Vitruvius, an engineer of the Augustan Age (31 BC - 14 AD), who composed a 10 volume treatise on all aspects of Roman engineering
Excerpt Vitruvius book X:
Chapter 4
1. I shall now explain the machines for raising water, and their various sorts. And first the tympanum, which, though it raise not the water to a great height, yet lifts a large quantity in a small period of time. An axis is prepared in the lathe, or at least made circular by hand, hooped with iron at the ends; round the middle whereof the tympanum, formed of planks fitted together, is adjusted. This axis rests on posts also cased with iron where the axis touches them. In the hollow part of the tympanum are distributed eight diagonal pieces, going from the axis to the circumference of the tympanum, which are equidistant.

2. The horizontal face of the wheel or tympanum is close boarded, with apertures therein half a foot in size to admit the water. On the axis also channels are cut for each bay. This machine, when moored like a ship, is turned round by mean walking a wheel attached to it, and, by receiving the water in the apertures which are in front of the wheel, brings it up through the channels on the axle into a trough, whence it is conducted in abundance to water gardens, and dilute salt in pits.
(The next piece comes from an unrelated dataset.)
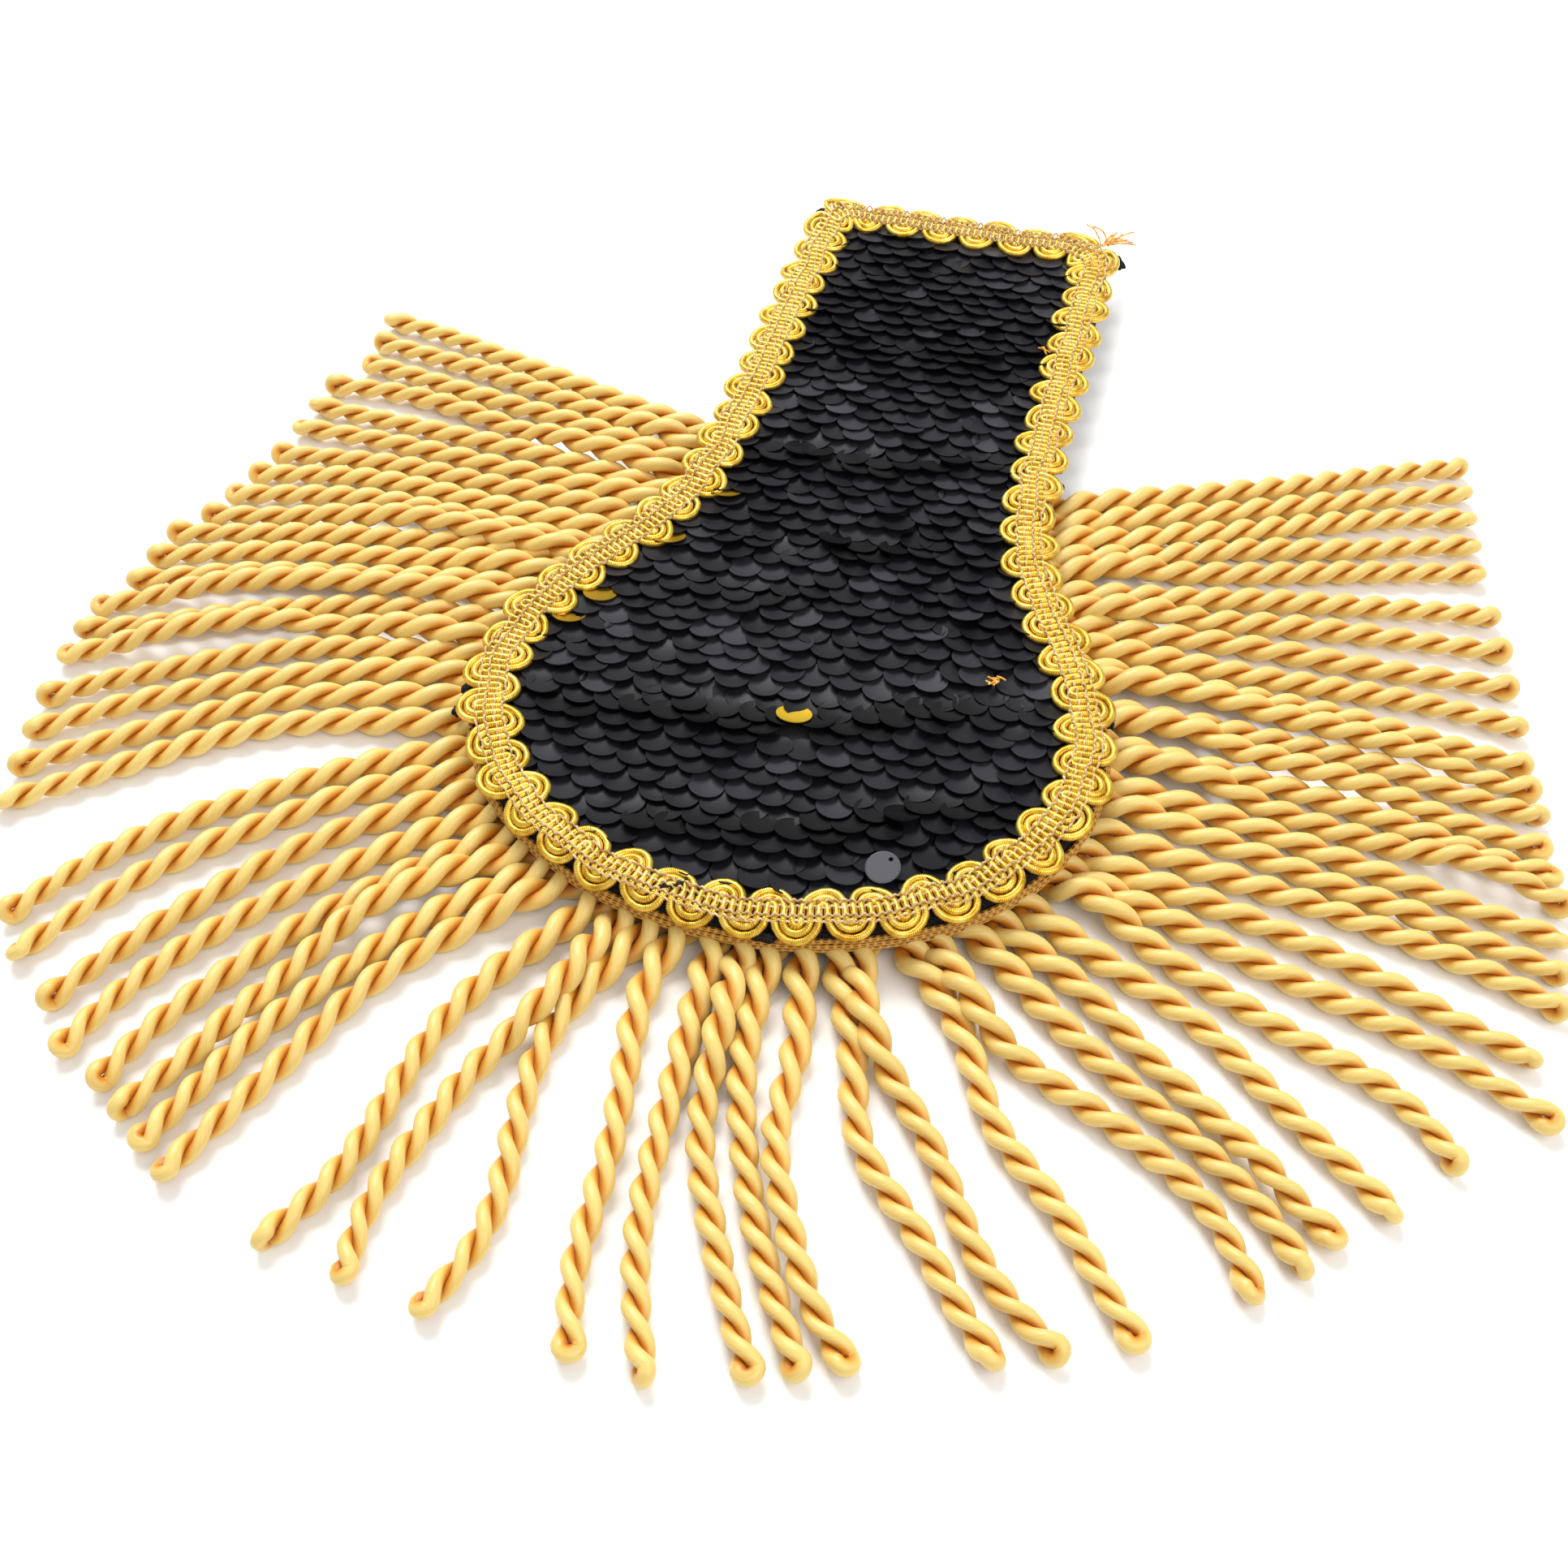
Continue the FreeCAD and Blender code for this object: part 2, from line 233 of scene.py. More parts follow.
class FieldEdge:
    """The closed edge of the sequined area, with places found by their length along it."""

    def __init__(self):
        half = [(width, along) for along, width in FIELD_OUTLINE]
        flank = smooth([(-x, y) for x, y in reversed(half)] + half[1:], SMOOTH_STEPS)
        loop = list(reversed(corner(-1.0))) + flank + corner(1.0)
        self.points = np.array(loop) * MM + np.array((CENTRE_X, TIP_Y))
        self.closed = np.vstack((self.points, self.points[:1]))
        self.lengths = path_length(self.closed)
        self.total = self.lengths[-1]

    def place(self, length):
        """The points at lengths along the edge."""
        wrapped = np.mod(length, self.total)
        x = np.interp(wrapped, self.lengths, self.closed[:, 0])
        y = np.interp(wrapped, self.lengths, self.closed[:, 1])
        return np.stack((x, y), axis=-1)

    def outward(self, length):
        """The outward directions at lengths along the edge, evened over a short stretch."""
        ahead = self.place(length + EVENING_REACH) - self.place(length - EVENING_REACH)
        ahead /= np.linalg.norm(ahead, axis=-1, keepdims=True)
        return np.stack((ahead[..., 1], -ahead[..., 0]), axis=-1)

    def at(self, length, offset):
        """The points at lengths along the edge, moved outwards by the offset."""
        length = np.asarray(length, float)
        place = self.place(length)
        out = self.outward(length)
        in_corner = place[..., 1] > TIP_Y + (FIELD_END - CORNER_ZONE) * MM
        fullness = np.where(in_corner, np.abs(out).max(axis=-1) ** -CORNER_FULLNESS, 1.0)
        return place + out * (np.asarray(offset, float) * fullness)[..., None]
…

3. If it be necessary to raise the water to a higher level, it must be differently adjusted. The wheel, in that case, applied to the axis must be of such diameter that it shall correspond with the requisite height. Round the circumference of the wheel buckets, made tight with pitch and wax, are fixed; thus when the wheel is made to revolve by means of the persons treading in it, the buckets being carried to the top full of water, as they return downwards, discharge the water they bring up into a conduit. But if water is to be supplied to still higher places, a double chain of iron is made to revolve on the axis of the wheel, long enough to reach to the lower level; this is furnished with brazen buckets, each holding about a gallon. Then by turning the wheel, the chain also turns on the axis, and brings the buckets to the top thereof, on passing which they are inverted, and pour into the conduits the water they have raised.

 Chapter 5
1. Wheels on rivers are constructed upon the same principles as those just described. Round their circumference are fixed paddles, which, when acted upon by the force of the current, drive the wheel round, receive the water in the buckets, and carry it to the top with the aid of treading; thus by the mere impulse of the stream supplying what is required.

2. Water mills are turned on the same principle, and are in all respects similar, except that at one end of the axis they are provided with a drum-wheel, toothed and framed fast to the said axis; this being placed vertically on the edge turns round with the wheel. Corresponding with the drum-wheel a larger horizontal toothed wheel is placed, working on an axis whose upper head is in the form of a dovetail, and is inserted into the mill-stone. Thus the teeth of the drum-wheel which is made fast to the axis acting on the teeth of the horizontal wheel, produce the revolution of the mill-stones, and in the engine a suspended hopper supplying them with grain, in the same revolution the flour is produced.

 Pax

LordBest:
Thanks Pax Orbis. I had no idea Roman hydraulic technology could be so interesting. Barbegal was so advanced it cant have been an isolated case, it was clearly a technology the Romans had mastered.